Lamentations StructureI am in California this week preparing to speak tomorrow at Camino Community Church in the morning and Gold Country Baptist Church in the evening. I finished working through Jeremiah and Lamentations in the New American Commentary this week. The sections in both of Jeremiah’s books focus on destruction and judgment, but both books provide hope based on God’s character and promises. As long as one is alive there is the possibility of confession and repentance. This may not mitigate the consequences of past disobedience but it does put one into remnant who will share in God’s eternal kingdom.

As usual the quotes are from the New American Commentary, Jeremiah and Lamentations, by FB Huey.

The abruptness with which Jeremiah’s story ends is a reminder that the word of the Lord is important, not the one who bears the word. The lone exception to this is, of course, Jesus Christ, who both brought the word and was the Word. Jeremiah 44, 370.
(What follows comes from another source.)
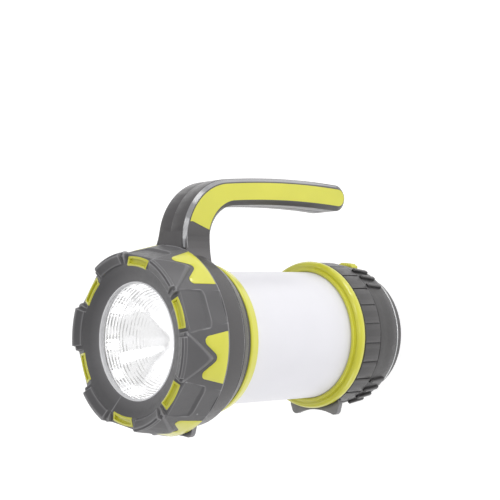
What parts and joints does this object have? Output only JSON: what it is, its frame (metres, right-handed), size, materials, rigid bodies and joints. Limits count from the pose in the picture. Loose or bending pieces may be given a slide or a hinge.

Blessing is often equated with material prosperity, even as it was in ancient Israel. The lesson to be derived from Baruch’s complaint is that God determines the nature of rewards for faithful service. It may or may not be what we would expect. The best summary, however, is from the words of the German pastor D. Bonhoeffer, who, in the face of Nazism, lost his life. He said: “When a person has completely given up the idea of making something of himself … then one throws oneself entirely into the arms of God, then one no longer takes seriously his own suffering, but rather the suffering of God in the world … I think that is faith.… How is a person to become proud of success or to go astray at failures when one shares God’s sufferings in the life of this world.” Jeremiah 45, 372.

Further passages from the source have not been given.